>> BEGIN Data section

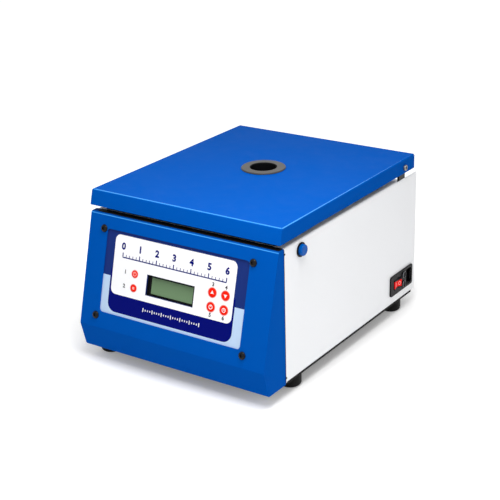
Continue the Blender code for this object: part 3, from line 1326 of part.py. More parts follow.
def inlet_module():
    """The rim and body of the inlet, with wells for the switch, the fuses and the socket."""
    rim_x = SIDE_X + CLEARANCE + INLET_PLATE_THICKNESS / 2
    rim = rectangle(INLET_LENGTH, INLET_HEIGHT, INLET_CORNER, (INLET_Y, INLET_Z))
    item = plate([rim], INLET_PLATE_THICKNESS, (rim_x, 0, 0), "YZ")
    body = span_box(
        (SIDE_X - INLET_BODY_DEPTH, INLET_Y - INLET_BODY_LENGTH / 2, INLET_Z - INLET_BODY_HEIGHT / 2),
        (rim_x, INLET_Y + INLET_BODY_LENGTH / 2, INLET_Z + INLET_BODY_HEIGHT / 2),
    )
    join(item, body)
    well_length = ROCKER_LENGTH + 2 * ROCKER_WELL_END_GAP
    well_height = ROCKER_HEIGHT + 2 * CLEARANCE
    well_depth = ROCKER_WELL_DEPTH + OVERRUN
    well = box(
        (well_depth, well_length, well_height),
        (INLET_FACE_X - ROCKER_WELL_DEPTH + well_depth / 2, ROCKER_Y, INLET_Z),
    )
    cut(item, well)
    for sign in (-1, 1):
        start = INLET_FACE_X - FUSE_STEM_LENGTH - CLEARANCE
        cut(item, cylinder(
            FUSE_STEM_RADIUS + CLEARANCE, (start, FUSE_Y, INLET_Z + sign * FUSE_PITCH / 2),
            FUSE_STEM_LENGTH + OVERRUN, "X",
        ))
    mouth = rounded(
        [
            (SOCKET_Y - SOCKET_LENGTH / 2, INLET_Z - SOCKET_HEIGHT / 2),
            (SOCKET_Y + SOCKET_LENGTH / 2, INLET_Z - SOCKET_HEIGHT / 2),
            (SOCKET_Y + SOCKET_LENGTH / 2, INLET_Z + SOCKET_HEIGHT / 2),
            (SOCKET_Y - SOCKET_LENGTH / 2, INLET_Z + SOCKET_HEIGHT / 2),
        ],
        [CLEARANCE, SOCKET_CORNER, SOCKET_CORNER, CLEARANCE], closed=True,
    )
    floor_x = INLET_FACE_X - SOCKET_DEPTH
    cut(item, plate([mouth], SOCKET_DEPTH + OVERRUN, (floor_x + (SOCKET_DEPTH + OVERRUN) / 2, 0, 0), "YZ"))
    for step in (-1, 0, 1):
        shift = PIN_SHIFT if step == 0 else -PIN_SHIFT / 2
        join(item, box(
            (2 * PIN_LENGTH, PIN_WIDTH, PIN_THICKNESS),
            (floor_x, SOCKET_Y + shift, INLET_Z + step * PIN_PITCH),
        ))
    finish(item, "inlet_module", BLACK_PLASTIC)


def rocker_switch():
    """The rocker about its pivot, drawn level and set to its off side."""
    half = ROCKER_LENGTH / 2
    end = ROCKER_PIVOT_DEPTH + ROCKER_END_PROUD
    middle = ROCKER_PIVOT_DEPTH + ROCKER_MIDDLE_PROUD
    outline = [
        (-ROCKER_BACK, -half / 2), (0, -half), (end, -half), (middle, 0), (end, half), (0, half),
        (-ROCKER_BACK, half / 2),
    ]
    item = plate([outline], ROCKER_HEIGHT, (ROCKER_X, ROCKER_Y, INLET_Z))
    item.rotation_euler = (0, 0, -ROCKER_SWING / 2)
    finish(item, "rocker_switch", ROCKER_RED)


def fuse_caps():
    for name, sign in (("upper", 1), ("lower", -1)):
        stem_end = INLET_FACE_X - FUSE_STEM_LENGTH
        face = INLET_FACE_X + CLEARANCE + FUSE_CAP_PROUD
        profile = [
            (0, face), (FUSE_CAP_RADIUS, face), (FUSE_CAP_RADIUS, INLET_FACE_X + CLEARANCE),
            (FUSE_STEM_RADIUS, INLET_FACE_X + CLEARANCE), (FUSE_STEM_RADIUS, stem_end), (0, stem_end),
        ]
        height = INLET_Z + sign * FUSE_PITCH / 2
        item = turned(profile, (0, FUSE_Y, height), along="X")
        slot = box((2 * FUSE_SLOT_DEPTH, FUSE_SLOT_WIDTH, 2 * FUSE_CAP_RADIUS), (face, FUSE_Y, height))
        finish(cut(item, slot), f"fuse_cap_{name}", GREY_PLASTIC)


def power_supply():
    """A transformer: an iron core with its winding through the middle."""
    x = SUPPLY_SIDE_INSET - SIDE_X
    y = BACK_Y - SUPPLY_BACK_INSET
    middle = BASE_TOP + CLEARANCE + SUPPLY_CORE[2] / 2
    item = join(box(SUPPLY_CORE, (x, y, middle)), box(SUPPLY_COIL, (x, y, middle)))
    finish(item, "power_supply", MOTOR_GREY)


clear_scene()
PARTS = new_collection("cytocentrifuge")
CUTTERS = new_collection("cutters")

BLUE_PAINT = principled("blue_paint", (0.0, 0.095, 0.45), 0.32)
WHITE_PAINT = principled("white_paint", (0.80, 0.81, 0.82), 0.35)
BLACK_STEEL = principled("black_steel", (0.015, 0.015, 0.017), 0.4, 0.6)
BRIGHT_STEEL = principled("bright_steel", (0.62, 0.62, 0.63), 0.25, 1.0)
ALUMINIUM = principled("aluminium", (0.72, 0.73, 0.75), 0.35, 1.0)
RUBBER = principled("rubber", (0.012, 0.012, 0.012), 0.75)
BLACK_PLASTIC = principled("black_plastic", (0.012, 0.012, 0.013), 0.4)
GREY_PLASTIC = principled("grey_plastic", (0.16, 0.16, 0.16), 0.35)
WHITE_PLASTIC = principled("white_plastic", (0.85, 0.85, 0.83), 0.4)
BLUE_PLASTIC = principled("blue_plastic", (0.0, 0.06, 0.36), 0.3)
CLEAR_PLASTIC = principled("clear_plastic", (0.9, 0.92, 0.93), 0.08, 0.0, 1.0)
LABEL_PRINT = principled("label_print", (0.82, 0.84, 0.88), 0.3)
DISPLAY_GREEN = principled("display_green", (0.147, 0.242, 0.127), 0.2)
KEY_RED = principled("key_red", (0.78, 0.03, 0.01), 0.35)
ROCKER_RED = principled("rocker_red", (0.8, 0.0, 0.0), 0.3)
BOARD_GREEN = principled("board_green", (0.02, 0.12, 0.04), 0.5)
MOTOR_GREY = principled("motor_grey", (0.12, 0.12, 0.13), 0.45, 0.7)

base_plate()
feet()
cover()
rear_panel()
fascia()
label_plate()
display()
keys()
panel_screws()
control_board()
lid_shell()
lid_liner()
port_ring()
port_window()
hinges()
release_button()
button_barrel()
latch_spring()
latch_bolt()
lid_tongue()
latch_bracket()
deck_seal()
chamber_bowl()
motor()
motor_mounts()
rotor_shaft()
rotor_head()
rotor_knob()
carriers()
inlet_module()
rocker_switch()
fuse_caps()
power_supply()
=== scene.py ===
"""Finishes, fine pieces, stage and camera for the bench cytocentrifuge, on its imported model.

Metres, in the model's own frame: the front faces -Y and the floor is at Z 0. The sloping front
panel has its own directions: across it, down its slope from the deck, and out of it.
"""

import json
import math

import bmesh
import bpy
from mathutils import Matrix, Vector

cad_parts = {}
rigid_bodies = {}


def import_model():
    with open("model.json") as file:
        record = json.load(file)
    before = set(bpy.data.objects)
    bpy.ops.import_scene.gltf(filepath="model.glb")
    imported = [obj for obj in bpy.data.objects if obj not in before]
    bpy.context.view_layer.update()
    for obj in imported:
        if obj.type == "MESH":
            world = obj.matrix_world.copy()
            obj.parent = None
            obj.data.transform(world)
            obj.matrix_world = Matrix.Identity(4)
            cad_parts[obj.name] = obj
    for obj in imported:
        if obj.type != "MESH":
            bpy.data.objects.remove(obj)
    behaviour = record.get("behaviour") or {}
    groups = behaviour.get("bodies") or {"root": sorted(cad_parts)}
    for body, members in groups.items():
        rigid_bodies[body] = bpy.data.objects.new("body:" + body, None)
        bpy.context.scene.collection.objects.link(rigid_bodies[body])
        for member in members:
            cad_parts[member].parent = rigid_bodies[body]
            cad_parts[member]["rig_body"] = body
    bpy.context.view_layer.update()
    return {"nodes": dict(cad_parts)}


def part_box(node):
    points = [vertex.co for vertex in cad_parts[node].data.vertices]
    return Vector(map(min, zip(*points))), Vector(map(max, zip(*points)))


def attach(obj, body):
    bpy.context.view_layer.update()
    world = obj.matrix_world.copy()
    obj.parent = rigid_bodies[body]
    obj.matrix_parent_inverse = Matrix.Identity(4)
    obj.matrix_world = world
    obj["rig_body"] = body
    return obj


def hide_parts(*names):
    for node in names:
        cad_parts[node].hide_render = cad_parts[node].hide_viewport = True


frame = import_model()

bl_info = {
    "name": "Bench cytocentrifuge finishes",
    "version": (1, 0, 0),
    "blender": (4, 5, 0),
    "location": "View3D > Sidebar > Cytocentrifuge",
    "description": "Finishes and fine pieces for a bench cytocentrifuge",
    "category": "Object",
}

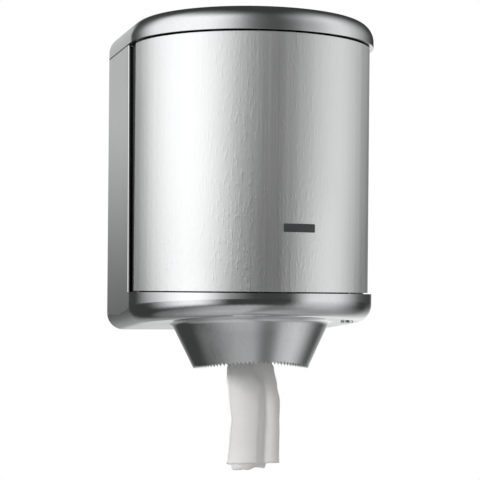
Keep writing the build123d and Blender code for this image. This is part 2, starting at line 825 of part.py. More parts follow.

>> END Data section

Short problem:
Of all the entries above, repeat only the lines from the line that has "base_plate()" to the line that has "cad_parts[obj.name] = obj", both lines included, exactly.

Solution for this exercise:
base_plate()
feet()
cover()
rear_panel()
fascia()
label_plate()
display()
keys()
panel_screws()
control_board()
lid_shell()
lid_liner()
port_ring()
port_window()
hinges()
release_button()
button_barrel()
latch_spring()
latch_bolt()
lid_tongue()
latch_bracket()
deck_seal()
chamber_bowl()
motor()
motor_mounts()
rotor_shaft()
rotor_head()
rotor_knob()
carriers()
inlet_module()
rocker_switch()
fuse_caps()
power_supply()
=== scene.py ===
"""Finishes, fine pieces, stage and camera for the bench cytocentrifuge, on its imported model.

Metres, in the model's own frame: the front faces -Y and the floor is at Z 0. The sloping front
panel has its own directions: across it, down its slope from the deck, and out of it.
"""

import json
import math

import bmesh
import bpy
from mathutils import Matrix, Vector

cad_parts = {}
rigid_bodies = {}


def import_model():
    with open("model.json") as file:
        record = json.load(file)
    before = set(bpy.data.objects)
    bpy.ops.import_scene.gltf(filepath="model.glb")
    imported = [obj for obj in bpy.data.objects if obj not in before]
    bpy.context.view_layer.update()
    for obj in imported:
        if obj.type == "MESH":
            world = obj.matrix_world.copy()
            obj.parent = None
            obj.data.transform(world)
            obj.matrix_world = Matrix.Identity(4)
            cad_parts[obj.name] = obj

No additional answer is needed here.